To take advantage of increased speed when browsing websites which use prefetch, keep this setting at the Default which is True.

(Note: some people view prefetch as a possible security risk and disable it. My current view is that it isn’t a major concern – if a site is bad, it will just load bad stuff on the current page anyway without needing to prefetch it from elsewhere. Google Chrome also uses a version of prefetch.)

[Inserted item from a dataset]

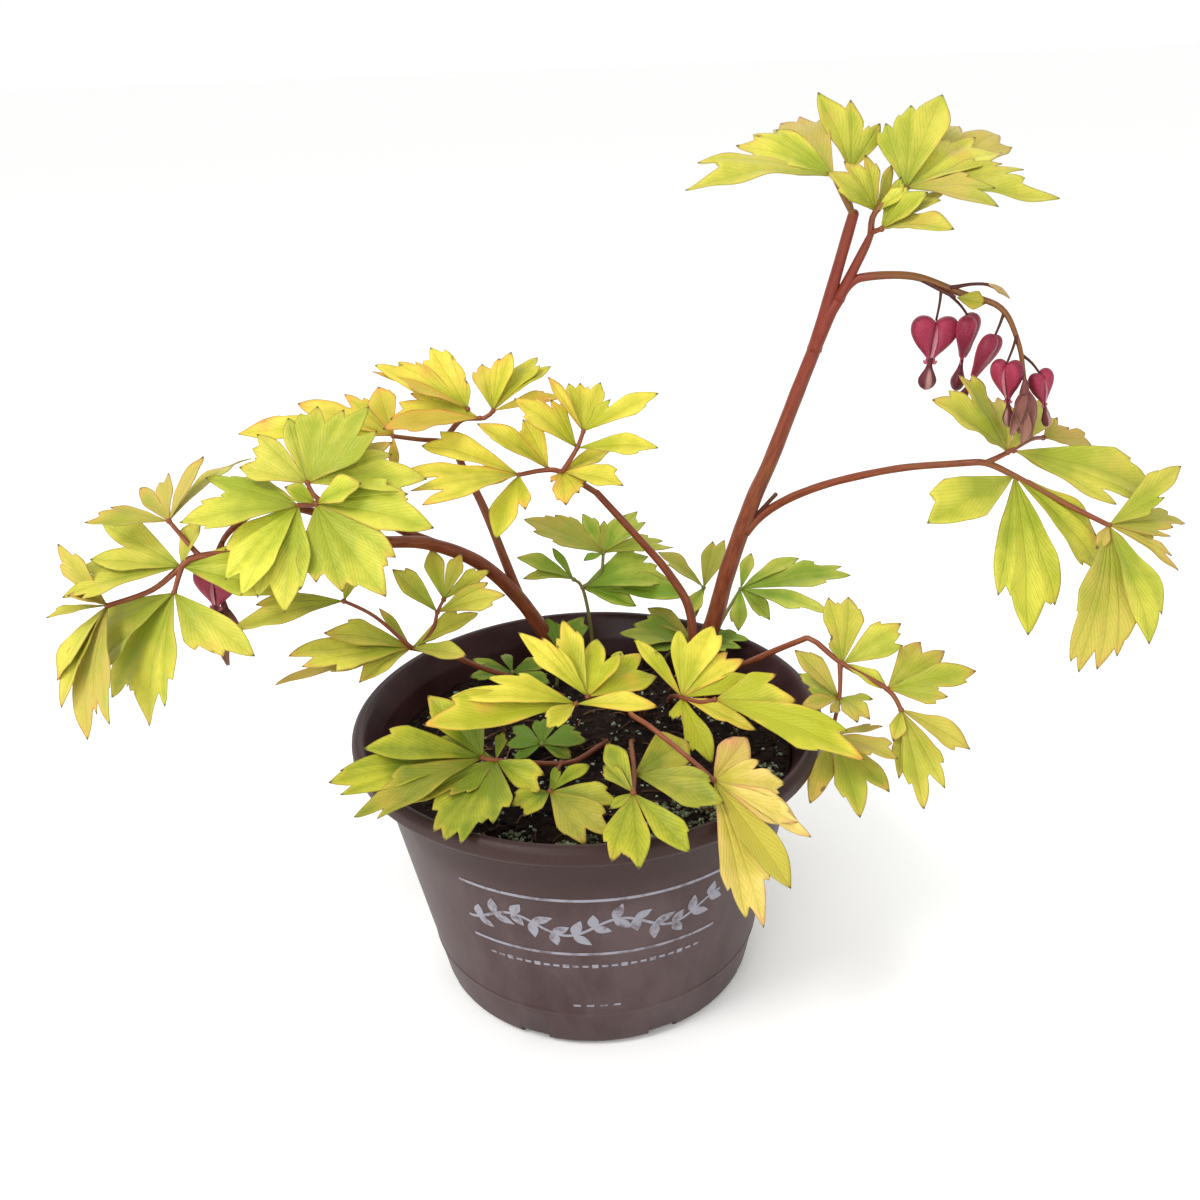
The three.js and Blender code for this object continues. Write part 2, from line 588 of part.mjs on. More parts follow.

network.http.max-persistent-connections-per-server: 8

Increases the maximum number of persistent connections per server which can help speed up loading of multimedia rich sites. Default is 6

network.http.pipelining: true

Can send multiple requests to a server together in order to speed up loading of webpages. This is not supported by ALL servers – some servers may even behave incorrectly if they receive pipelined requests. Default is False

network.http.pipelining.maxrequests: 8

Sets a maximum number of multiple requests that can be pipelined to prevent overloading the server. Higher values will cause a delay before the first request completes but will make the last request complete sooner. Higher values will also cause more of a delay if a connection fails. The maximum value is 8. Default is 4

network.dns.disableIPv6: true

Disables IPv6 DNS lookups to prevent a significant delay with poorly configured IPv6 servers. Default is False

Use RAM-only cache
Firefox can be configured to use only RAM as cache storage. Configuration files, bookmarks, extensions etc. will be written to harddisk/SSD as usual. For this
open about:config in the address bar

set browser.cache.disk.enable to "false" (double click the line)
set browser.cache.memory.enable to "true" (double click the line)
set browser.cache.memory.max_entry_size to the ammount of KB you'd like to spare, to -1 for automatic cache size selection

Main disadvantages of this method are that your tabs won't survive a browser crash, and that you need to configure the settings each user individually. On the other hand on a personal system it probably is the easiest method to implement.